Руслан постучал в дверь, и уже ждавший его Толик отпер замок. Молодые люди прошли в бедно обставленную комнату. Углов достал обшарпанную шахматную доску и принялся расставлять фигуры, с неподдельным интересом слушая драматическое повествование Руслана, который театрально взмахивал короткими ручками, носился по комнате, как колобок, гримасничал и говорил на разные голоса, изображая то плачущего себя, то выдру-мегеру Веру Даниловну с ее трагической последней фразой: мол, никогда, никогда Руслан Семихатко не узнает великого языка Байрона и Шекспира… Толик усмехался и растягивал бледные тонкие губы в улыбке, что означало для него крайнюю степень веселости.
– Ну, давай партию! – воскликнул наконец разгорячившийся Руслан и прыгнул на дико взвизгнувший диван, на котором спал обычно Толик. Ребята принялись играть в шахматы, причем Руслан хитрил и изворачивался, а Углов напряженно обдумывал каждый ход, как будто от этого зависела его жизнь.
– Я в поход с собой возьму настоящую свиную корейку! – похвастался Семихатко, плотоядно облизываясь. – Отцу выдали на работе два кило. Отличная, такая жирненькая, с розовым мясом, шкурка – объедение! Потом еще возьму голландского сыра, тоже отменный сыр. Тебе нравится голландский сыр?
Толику нравился всякий сыр и любое мясо. Приятные разговоры о еде задевали чувствительные струнки в душе обоих друзей; пока это интересовало их даже больше, чем девушки, которых Толик Углов втайне вообще опасался.
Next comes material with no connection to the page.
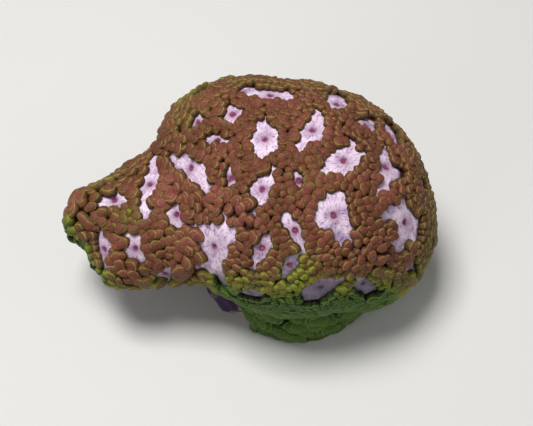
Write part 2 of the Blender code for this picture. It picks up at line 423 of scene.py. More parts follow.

Вернее, не девушек, а страшных бацилл и микробов, которые могут присутствовать внутри этих соблазнительных созданий. Недаром мамаша предупреждала Толика со зверским выражением лица:
– Ты, Тольчик, берегись девок. От них одна грязь и всякая дурная болезнь. Нос провалится, глаза вытекут, ежели что… У нас полдеревни от сифилиса перемерло, когда солдаты с мировой войны пришли. Там от немок, значит, перезаражались, и айда домой! Хуже сыпняка такая страсть господня, Тольчик!
Толик беспокойно ерзал и ужасно боялся маминых рассказов, в которых часто фигурировали злые женщины, доверчивые мужчины и страшные болезни, в один момент уносившие человека на тот свет. Детство и юность матери прошли в жестокие и кровавые годы Первой мировой, потом – нескольких революций, деревня несколько раз переходила в руки то белых, то красных, то зеленых, потом были продразверстка и раскулачивание… Голод, холод, лишения, эпидемии, бродячие пророки и беглые матросы, дезертиры и бандиты, большевики и грабители – чего только не хлебнули несчастные крестьяне. Мать помнила времена, когда с голодухи жрали собственных детей, варили дохлых собак и ели лебеду с крапивой и древесной корой… А уж смертей и болезней она навидалась достаточно; может, поэтому так убедительно звучал ее голос, когда она предостерегала любимого сыночка от всяких опасностей. Толик унаследовал генетический страх матери, который определял его поведение, свойственное скорее пожилому человеку, а не романтичному юноше.